Dalam mengamati sebuah perubahan, perlu kiranya memahami formasi yang terdapat pada tatanan sosial. Kehidupan sosial terdiri dari dua struktur besar yakni Subjective Makro (Budaya) dan Objective Makro (Struktur Sosial/pemerintah). Budaya dan struktur sosial berkontribusi bagi tindakan yang dilakukan oleh Agensi (Kumbara 2023; Hlm 202).
Archer membedakan antara struktur budaya dan struktur pemerintah. Baginya, Individu tidak sepenuhnya kreatif (bertindak tanpa adanya pengaruh) seperti apa yang dikemukakan oleh Giddens. Tindakan individu akan dipengaruhi oleh kekuatan external, entah itu budaya atau struktur masyarakat. Simpelnya, individu bisa saja termotivasi oleh budaya dan struktur untuk melakukan sesuatu dan mendorong adanya perubahan (Archer, 2013; Hlm 26).
Kita semua tahu bahwa gebrakan "Darurat Miras" merupakan follow up dari tindakan sebelumnya, atau ramainya tuntutan miras pada demonstrasi. Demonstrasi adalah tindakan, dan yang terlibat adalah agensi. Â Tekanan yang muncul dari pemerintah bisa disebut sebagai impuls dari tindakan yang dilakukan agensi.
Demontstrasi tidak hanya didorong oleh kasus penusukan sebelumnya, terdapat pengaruh nilai dari agama. Demonstrasi ini tidak murni karena subjektivitas agen-agen demonstran yang terlibat. Agama Islam berperan penting dalam melarang peredaran miras, sehingga individu-individu sangat sensitif terhadap miras karena diharamkan. Apalagi jika memperhatikan betapa intensifnya interaksi kaum santri dengan nilai agama yang merepresentsikan kebudayaan kaum muslim (Cultural-interaction). Sedangkan demonstrasi itu sendiri menjadi mediator komunikasi antara masyarakat dengan pemerintah. Aparat bereaksi dengan tuntutan dan membuat sebuah gebrakan memberantas peredaran miras. Pola yang satu ini dikategorikan sebagai structural interaction.Â
Cultural-interaction dan structural-interaction memicu "Elaborasi" berupa diburunya toko-toko miras. Sulit untuk membayangkan bahwa Elaborasi ini hanyalah inisiasi dari salah pihak. Jika hanya pemerintah atau agama semata, keduanya akan menghadapi berbagai friksi. Oleh karena itu keberhasilan pemberantasan miras bergantung dari bagaimana struktur-culture-agen bekerja.
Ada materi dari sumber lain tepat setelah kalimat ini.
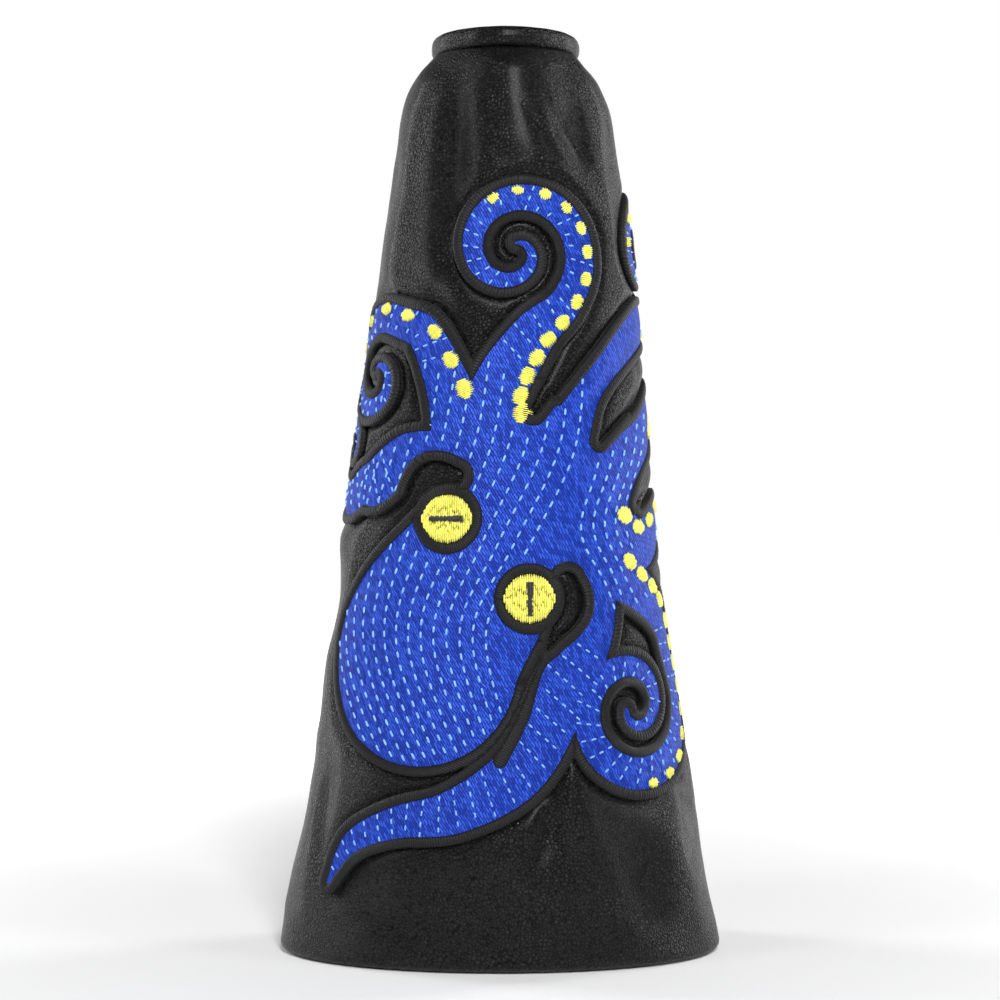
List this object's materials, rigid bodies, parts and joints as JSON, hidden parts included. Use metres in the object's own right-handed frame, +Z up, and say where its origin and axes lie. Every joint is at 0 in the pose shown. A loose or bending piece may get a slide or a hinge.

Memang benar bahwa perubahan harus dimulai dari tindakan agen sosial. Akan tetapi, tindakan agen tidak murni karena subjektivitas individual. Agen lebih banyak dan lebih dahulu berinteraksi dengan budaya, nilai, dan pandangan yang sebelumnya sudah dibangun. Demonstrasi peredaran miras sangat cepat terorganisir dan juga cepat dalam mendapatkan tindak lanjut karena nilai agama yang jauh sebelumnya sudah tertanam. Tindakan tidak akan massif apabila hanya didasari subjektivitas individual.
Saat ini, Pemabuk mulai sulit mendapatkan miras murah. Harapannya, ke depan akan merubah budaya di Yogya secara keseluruhan. Namun, tidak setiap pola Elaborasi menciptakan perubahan yang permanen. Elaborasi yang tidak dirawat hanya akan berakhir dengan kembalinya kondisi awal. Kegalalan dalam membangun perubahan disebut oleh Archer sebagai Morphotasis.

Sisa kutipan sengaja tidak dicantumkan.